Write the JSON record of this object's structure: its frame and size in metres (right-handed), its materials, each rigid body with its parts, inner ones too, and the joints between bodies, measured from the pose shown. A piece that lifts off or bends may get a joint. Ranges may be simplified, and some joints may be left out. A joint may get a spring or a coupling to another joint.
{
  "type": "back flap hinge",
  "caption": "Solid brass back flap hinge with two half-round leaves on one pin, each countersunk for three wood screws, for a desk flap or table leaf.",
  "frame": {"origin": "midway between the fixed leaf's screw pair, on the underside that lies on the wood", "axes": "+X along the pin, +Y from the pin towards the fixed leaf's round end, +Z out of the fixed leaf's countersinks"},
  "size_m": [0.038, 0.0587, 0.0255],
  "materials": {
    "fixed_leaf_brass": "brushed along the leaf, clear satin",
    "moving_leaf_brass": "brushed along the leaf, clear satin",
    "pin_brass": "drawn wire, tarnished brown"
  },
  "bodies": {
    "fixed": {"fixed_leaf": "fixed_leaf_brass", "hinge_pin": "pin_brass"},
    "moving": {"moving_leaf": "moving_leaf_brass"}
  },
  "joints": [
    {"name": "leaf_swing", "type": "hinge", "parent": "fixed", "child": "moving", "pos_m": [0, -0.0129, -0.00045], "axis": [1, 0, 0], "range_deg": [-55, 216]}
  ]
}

........

→ **SET PROBLEM**
Go through the listing above and restate it word for word.

→ **SOLUTION TO THE EXERCISE**
Write the JSON record of this object's structure: its frame and size in metres (right-handed), its materials, each rigid body with its parts, inner ones too, and the joints between bodies, measured from the pose shown. A piece that lifts off or bends may get a joint. Ranges may be simplified, and some joints may be left out. A joint may get a spring or a coupling to another joint.
{
  "type": "back flap hinge",
  "caption": "Solid brass back flap hinge with two half-round leaves on one pin, each countersunk for three wood screws, for a desk flap or table leaf.",
  "frame": {"origin": "midway between the fixed leaf's screw pair, on the underside that lies on the wood", "axes": "+X along the pin, +Y from the pin towards the fixed leaf's round end, +Z out of the fixed leaf's countersinks"},
  "size_m": [0.038, 0.0587, 0.0255],
  "materials": {
    "fixed_leaf_brass": "brushed along the leaf, clear satin",
    "moving_leaf_brass": "brushed along the leaf, clear satin",
    "pin_brass": "drawn wire, tarnished brown"
  },
  "bodies": {
    "fixed": {"fixed_leaf": "fixed_leaf_brass", "hinge_pin": "pin_brass"},
    "moving": {"moving_leaf": "moving_leaf_brass"}
  },
  "joints": [
    {"name": "leaf_swing", "type": "hinge", "parent": "fixed", "child": "moving", "pos_m": [0, -0.0129, -0.00045], "axis": [1, 0, 0], "range_deg": [-55, 216]}
  ]
}